** START **

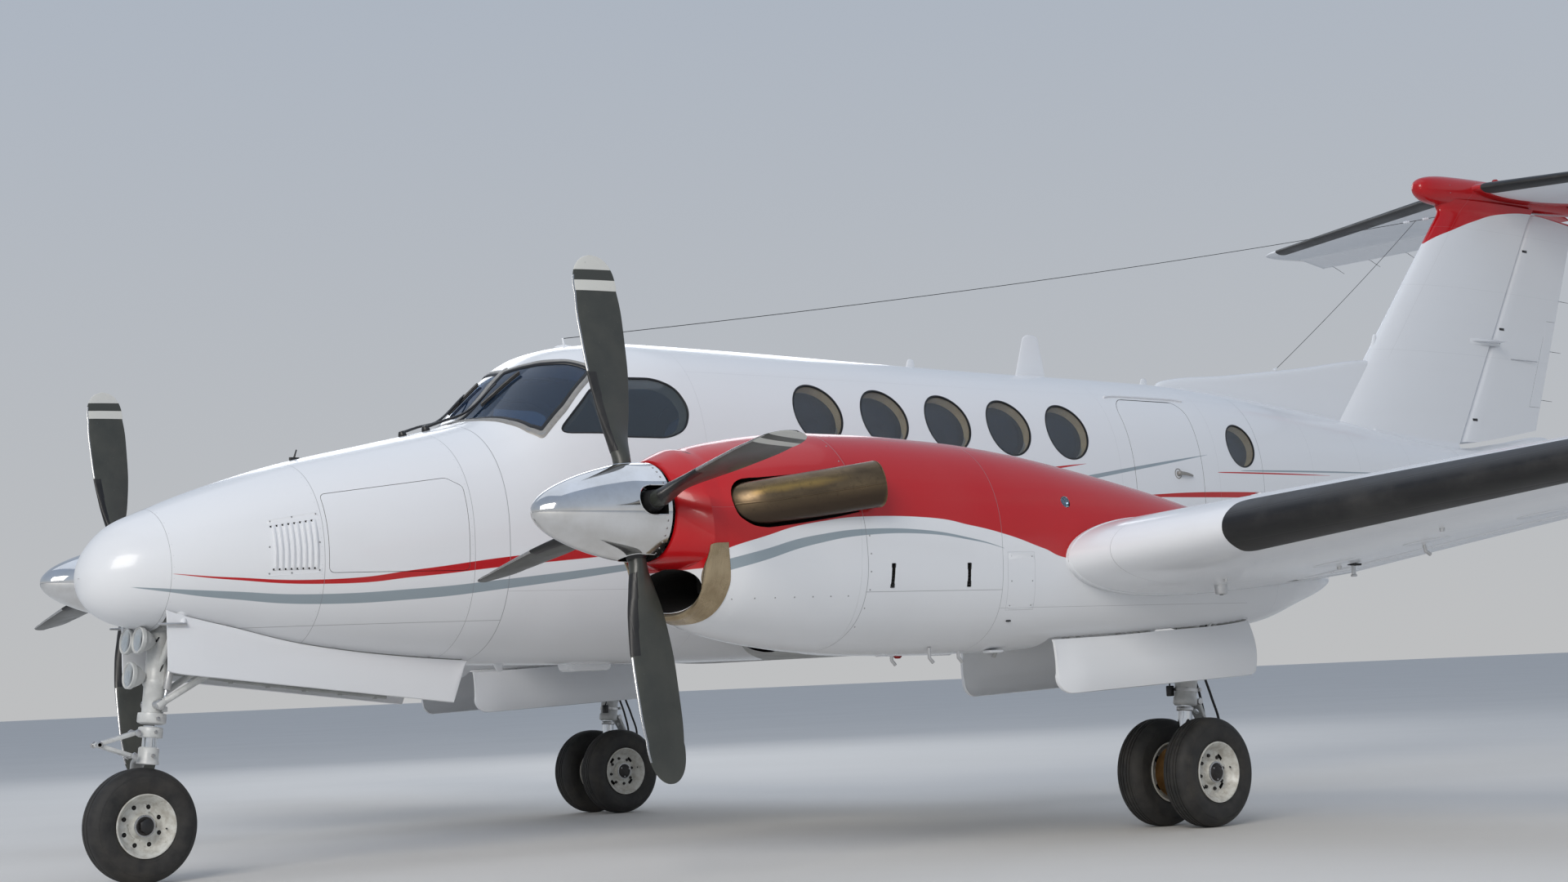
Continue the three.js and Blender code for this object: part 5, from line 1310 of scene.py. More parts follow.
for s in CABIN_WINDOWS_S:
    cutters.append(side_prism(circle2(s, window_z(s), WINDOW_R), .4, .95, 2))
    if s != CABIN_WINDOWS_S[2]:
        cutters.append(side_prism(circle2(s, window_z(s), WINDOW_R), .4, .95, 2).mirrored())
for q in (1, -1):
    c = side_prism(circle2(*SMALL_WINDOW), .3, .95, 2)
    cutters.append(c if q > 0 else c.mirrored())
for c in cutters:
    shell_me = boolean(shell_me, raw(c))
piece("cabin_shell_skin", shell_me, FUS_MATS, replaces="cabin_shell")

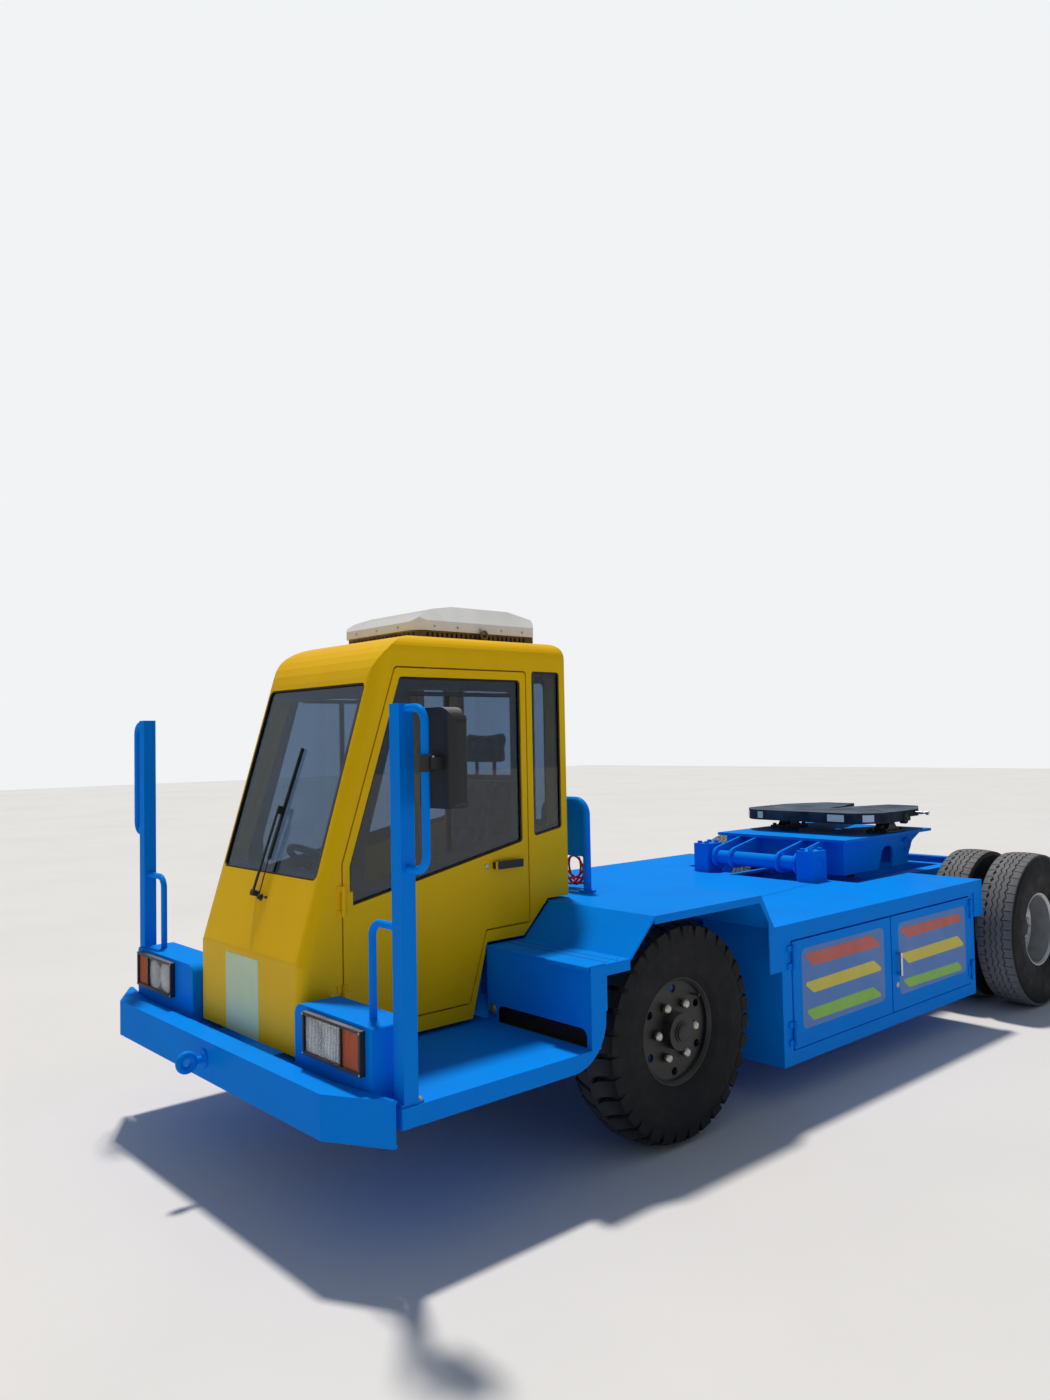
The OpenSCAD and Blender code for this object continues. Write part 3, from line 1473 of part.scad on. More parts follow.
module left_rear_wheels() { rear_wheels(1); }
module right_rear_wheels() { rear_wheels(-1); }

module rear_tyres(side) {
    color("#222226") placed() on_side(side)
        for (e = [-1, 1])
            tyre_body(rear_track_half + e * twin_pitch / 2, rear_axle_y);
}

module left_rear_tyres() { rear_tyres(1); }
module right_rear_tyres() { rear_tyres(-1); }

module drive_motor() {
    color("gray") placed()
        translate([0, rear_axle_y + 170 + seat_gap, axle_z])
            rotate([-90, 0, 0]) {
                cylinder(r = 100, h = 20);
                difference() {
                    cylinder(r = 118, h = 340);
                    // Cooling ribs
                    for (i = [0:9])
                        translate([0, 0, 40 + i * 28])
                            rotate_extrude()
                                translate([106, 0])
                                    square([20, 12]);
                }
            }
}

chassis_frame();
bumper();
left_platform();
right_platform();
deck();
left_battery_box();
right_battery_box();
batteries();
left_front_box_door();
left_rear_box_door();
right_front_box_door();
right_rear_box_door();
cab_shell();
cab_glass();
left_cab_door();
right_cab_door();
left_door_glass();
right_door_glass();
roof_unit_base();
roof_unit_cover();
seat();
dashboard();
wiper();
left_post();
right_post();
side_mirror();
lamp_frames();
headlights();
indicators();
hose_stand();
air_hose();
bearing_blocks();
lift_table();
plate_pedestals();
coupling_plate();
lift_cylinders();
lift_rods();
front_axle();
left_knuckle();
right_knuckle();
left_front_wheel();
right_front_wheel();
left_front_tyre();
right_front_tyre();
rear_axle();
left_rear_wheels();
right_rear_wheels();
left_rear_tyres();
right_rear_tyres();
drive_motor();
tail_lamps();
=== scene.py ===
# %% [markdown]
# # A towing tractor with a lifting coupling plate
# The tractor is one welded steel frame with a narrow cab at the front, two battery boxes in the
# middle and a coupling plate over the rear axle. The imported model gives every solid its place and
# its motion, so this script only dresses it: finishes, tyres, cushions, seals, bolts and lamps.

# %% Load the solids
import math

import bmesh
import bpy
import numpy as np
from mathutils import Matrix, Vector


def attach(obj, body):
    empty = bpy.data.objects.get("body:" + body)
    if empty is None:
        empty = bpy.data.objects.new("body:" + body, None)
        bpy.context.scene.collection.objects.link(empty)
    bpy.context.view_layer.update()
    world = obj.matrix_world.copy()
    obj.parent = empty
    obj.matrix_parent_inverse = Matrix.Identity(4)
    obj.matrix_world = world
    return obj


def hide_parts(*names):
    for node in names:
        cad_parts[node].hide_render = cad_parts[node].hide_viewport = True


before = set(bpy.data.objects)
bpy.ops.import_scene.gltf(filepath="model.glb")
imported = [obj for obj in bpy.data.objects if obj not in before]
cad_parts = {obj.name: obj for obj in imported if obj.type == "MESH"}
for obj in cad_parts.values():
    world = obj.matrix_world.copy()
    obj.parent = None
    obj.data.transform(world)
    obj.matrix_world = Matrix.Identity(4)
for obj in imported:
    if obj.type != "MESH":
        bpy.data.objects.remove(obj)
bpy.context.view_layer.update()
scene = bpy.context.scene

# %% [markdown]
# A drawing of the tractor counts from its bumper face and its centre plane, in millimetres. The
# row frame has its origin under the middle of the overall box. One function turns the first into
# the second, so that every size below can be read as on a drawing. Left is the tractor's own left,
# where X is positive.

# %% From drawing sizes to the row frame
CENTRE_X = 24.0
CENTRE_Y = 2615.65
SIDES = {"left": 1, "right": -1}


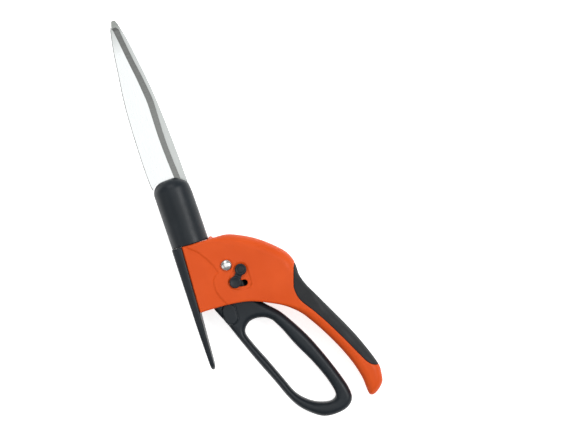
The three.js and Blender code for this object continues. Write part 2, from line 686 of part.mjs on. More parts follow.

** END **

What to work on
Of all the lines in the listing above, how many contain the word "node"? Answer with the number alone.

Exercise solution
2